(AIM OF THE TASK) Locate each line holding the string "materials" and copy it.

(EXTRACTED MATERIAL)
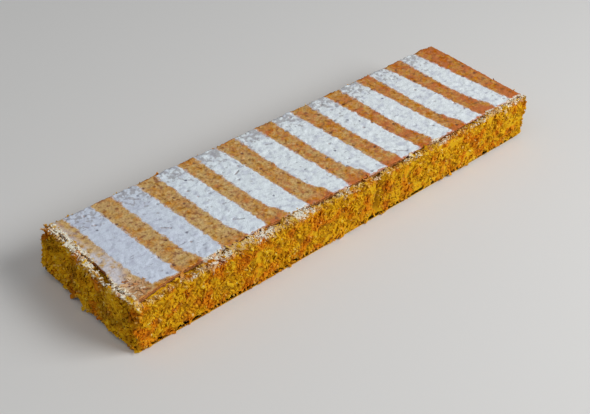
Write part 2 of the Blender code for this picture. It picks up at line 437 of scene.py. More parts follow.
def make_sugar_dust():
    """Icing sugar caught on what faces up: how much of the surface it covers."""
    group = shade_group("caught sugar", [("Amount", "NodeSocketFloat", 1.0)], [("Share", "NodeSocketFloat")])
    add = node_adder(group)
    given = add("NodeGroupInput").outputs["Amount"]
    place = add("ShaderNodeTexCoord").outputs["Object"]
    facing = add("ShaderNodeSeparateXYZ", inputs={0: add("ShaderNodeNewGeometry").outputs["Normal"]}).outputs["Z"]
    up = spread(add, facing, 0.0, 0.55)
    fallen = add("ShaderNodeAttribute", {"attribute_name": "fallen_sugar"}).outputs["Fac"]
    patches = add("ShaderNodeTexNoise", inputs={"Vector": place, "Scale": 260.0, "Detail": 3.0}).outputs["Fac"]
    patchy = spread(add, patches, 0.36, 0.56)
    share = times(add, times(add, fallen, up), times(add, patchy, given))
    add("NodeGroupOutput", inputs={"Share": share})
    return group


sugar_dust = make_sugar_dust()


def sugared(add, colour, amount):
    """The colour with caught icing sugar over it."""
    dust = add("ShaderNodeGroup", {"node_tree": sugar_dust}, {"Amount": amount})
    return mix(add, dust.outputs["Share"], colour, (*SUGAR_WHITE, 1.0))


def make_spots():
    """Round spots of many sizes, scattered one to a cell: 1 inside a spot and 0 outside."""
    group = shade_group("spots", [
        ("Cells", "NodeSocketFloat", 240.0), ("Bare", "NodeSocketFloat", 0.5), ("Size", "NodeSocketFloat", 0.35),
    ], [("Mask", "NodeSocketFloat")])
    add = node_adder(group)
    given = add("NodeGroupInput").outputs
    place = add("ShaderNodeTexCoord").outputs["Object"]
    wobble = add("ShaderNodeTexNoise", inputs={"Vector": place, "Scale": 800.0, "Detail": 2.0}).outputs["Color"]
    shift = add("ShaderNodeVectorMath", {"operation": "SCALE"}, {0: wobble, "Scale": 1.1 * MM}).outputs[0]
    warped = add("ShaderNodeVectorMath", {"operation": "ADD"}, {0: place, 1: shift}).outputs[0]
    cells = add("ShaderNodeTexVoronoi", inputs={"Vector": warped, "Scale": given["Cells"]})
    draw = add("ShaderNodeSeparateColor", inputs={0: cells.outputs["Color"]}).outputs["Red"]
    share = spread(add, draw, given["Bare"], 1.0)
    left = add("ShaderNodeMath", {"operation": "SUBTRACT"}, {0: times(add, share, given["Size"]), 1: cells.outputs["Distance"]})
    mask = add("ShaderNodeMath", {"operation": "MULTIPLY", "use_clamp": True}, {0: left.outputs[0], 1: 9.0})
    add("NodeGroupOutput", inputs={"Mask": mask.outputs[0]})
    return group


spots_group = make_spots()


def spotted(add, colour, spot_colour, strength, cells, bare, size):
    """The colour with spots of another colour over it."""
    spots = add("ShaderNodeGroup", {"node_tree": spots_group}, {"Cells": cells, "Bare": bare, "Size": size})
    return mix(add, times(add, spots.outputs["Mask"], strength), colour, (*spot_colour, 1.0))


# The coat's colours, from the darkest baked crumb to the palest flake.
GOLD_TONES = [
    (0.00, paint(176, 118, 4)), (0.22, paint(214, 154, 6)), (0.50, paint(230, 174, 10)),
    (0.80, paint(238, 190, 26)), (0.94, paint(240, 202, 70)), (1.00, paint(244, 222, 140)),
]
AMBER_TONES = [
    (0.00, paint(160, 84, 2)), (0.25, paint(212, 122, 4)), (0.55, paint(230, 144, 6)),
    (0.85, paint(236, 160, 16)), (0.95, paint(238, 178, 60)), (1.00, paint(244, 204, 130)),
]


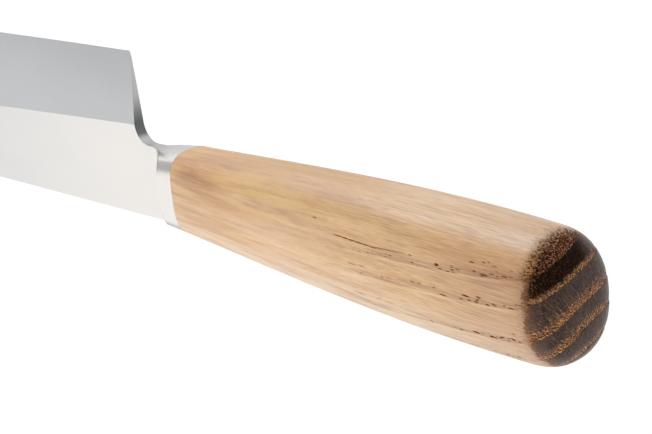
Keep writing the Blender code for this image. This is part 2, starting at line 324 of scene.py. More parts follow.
def vector(tree, x, y, z):
    node = tree.nodes.new("ShaderNodeCombineXYZ")
    for slot, value in zip(node.inputs, (x, y, z)):
        feed(tree, slot, value)
    return Wire(tree, node.outputs[0])


def stretched(place, x, y, z):
    """The place with each axis divided by the size of a pattern along it."""
    node = place.tree.nodes.new("ShaderNodeVectorMath")
    node.operation = "DIVIDE"
    feed(place.tree, node.inputs[0], place)
    node.inputs[1].default_value = (x, y, z)
    return Wire(place.tree, node.outputs[0])


def noise(place, detail):
    node = place.tree.nodes.new("ShaderNodeTexNoise")
    feed(place.tree, node.inputs["Vector"], place)
    node.inputs["Scale"].default_value = 1.0
    node.inputs["Detail"].default_value = detail
    return Wire(place.tree, node.outputs[0])


def cells(place):
    """Distance to the nearest of many scattered points, and a random value for each of them."""
    node = place.tree.nodes.new("ShaderNodeTexVoronoi")
    feed(place.tree, node.inputs["Vector"], place)
    node.inputs["Scale"].default_value = 1.0
    chance = Wire(place.tree, node.outputs["Color"]).parts()[0]
    return Wire(place.tree, node.outputs["Distance"]), chance


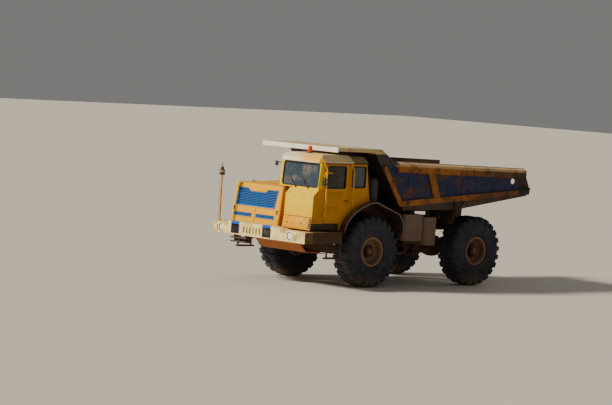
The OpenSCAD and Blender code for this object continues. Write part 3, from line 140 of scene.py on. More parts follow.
class Finish:
    """One material and the nodes that make it, in the frame of the CAD."""

    def __init__(self, name):
        self.material = bpy.data.materials.new(name)
        self.material.use_nodes = True
        self.tree = self.material.node_tree
        self.tree.nodes.clear()
        self.place = self.node("ShaderNodeTexCoord", {}, (), "Object")
        self.facing = self.parts(self.node("ShaderNodeTexCoord", {}, (), "Normal"))
        self.x, self.y, self.z = self.parts(self.place)

    def node(self, kind, settings, inputs, output=0):
        node = self.tree.nodes.new(kind)
        for key, value in settings.items():
            setattr(node, key, value)
        pairs = inputs.items() if isinstance(inputs, dict) else enumerate(inputs)
        for key, value in pairs:
            if isinstance(value, Wire):
                self.tree.links.new(value.socket, node.inputs[key])
            else:
                node.inputs[key].default_value = value
        return Wire(self, node.outputs[output])

    def parts(self, vector):
        split = self.node("ShaderNodeSeparateXYZ", {}, (vector,))
        outputs = split.socket.node.outputs
        return tuple(Wire(self, outputs[i]) for i in range(3))

    def noise(self, scale, detail=4.0, rough=0.6, stretch=(1, 1, 1)):
        spot = self.node("ShaderNodeVectorMath", {"operation": "MULTIPLY"}, (self.place, stretch))
        inputs = {"Vector": spot, "Scale": scale, "Detail": detail, "Roughness": rough}
        return self.node("ShaderNodeTexNoise", {}, inputs)

    def cells(self, scale, stretch):
        spot = self.node("ShaderNodeVectorMath", {"operation": "MULTIPLY"}, (self.place, stretch))
        return self.node("ShaderNodeTexVoronoi", {}, {"Vector": spot, "Scale": scale})

    def mix(self, share, *colours):
        """The second colour over the first. A plain colour of three numbers is a screen colour."""
        first, second = (paint(*c) if isinstance(c, tuple) and len(c) == 3 else c for c in colours)
        return self.node("ShaderNodeMix", {"data_type": "RGBA"}, {0: share, 6: first, 7: second}, 2)

    def attribute(self, name):
        return self.node("ShaderNodeAttribute", {"attribute_name": name}, (), "Fac")

    def radius(self, y, z):
        """Distance from an axis that runs along X."""
        across = self.node("ShaderNodeCombineXYZ", {}, (0.0, self.y - y, self.z - z))
        return self.node("ShaderNodeVectorMath", {"operation": "LENGTH"}, (across,), "Value")

    def soft_edges(self, radius):
        """The normal rounded at the edges, and a mask of those edges."""
        rounded = self.node("ShaderNodeBevel", {"samples": 4}, (radius,))
        flat = self.node("ShaderNodeNewGeometry", {}, (), "Normal")
        along = self.node("ShaderNodeVectorMath", {"operation": "DOT_PRODUCT"}, (rounded, flat), "Value")
        return rounded, (1 - along).rise(0.015, 0.12)

    def surface(self, colour, rough, height=None, depth=0.002, normal=None, **fixed):
        """Closes the finish. The fixed values go straight on the shader's own sockets."""
        inputs = {"Base Color": colour, "Roughness": rough}
        for key, value in fixed.items():
            inputs[key.replace("_", " ")] = value
        if height is not None:
            bump = {"Strength": 1.0, "Distance": depth, "Height": height}
            if normal is not None:
                bump["Normal"] = normal
            normal = self.node("ShaderNodeBump", {}, bump)
        if normal is not None:
            inputs["Normal"] = normal
        shader = self.node("ShaderNodeBsdfPrincipled", {}, inputs)
        output = self.tree.nodes.new("ShaderNodeOutputMaterial")
        self.tree.links.new(shader.socket, output.inputs["Surface"])
        return self.material


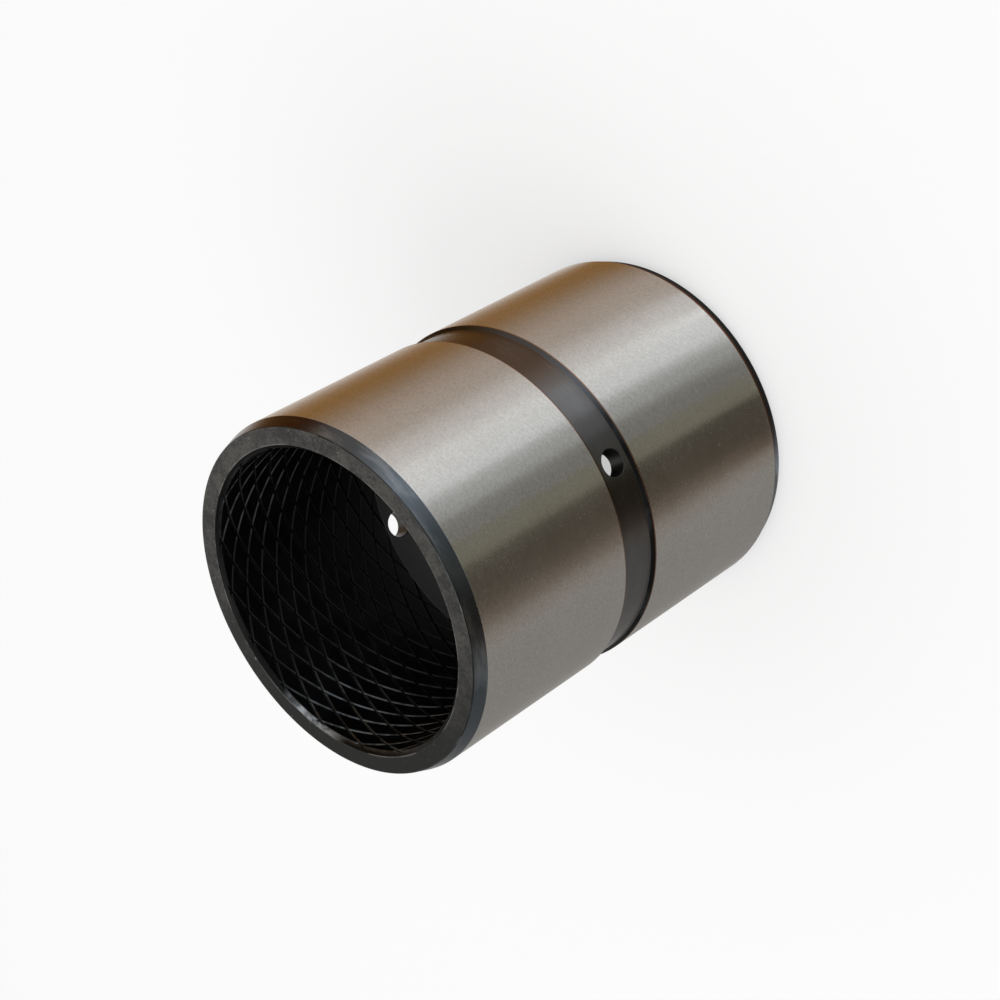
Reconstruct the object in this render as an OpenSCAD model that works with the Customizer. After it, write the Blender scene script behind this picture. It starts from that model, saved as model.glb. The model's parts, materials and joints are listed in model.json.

(EXERCISE ANSWER)
        self.material = bpy.data.materials.new(name)
Reconstruct the object in this render as an OpenSCAD model that works with the Customizer. After it, write the Blender scene script behind this picture. It starts from that model, saved as model.glb. The model's parts, materials and joints are listed in model.json.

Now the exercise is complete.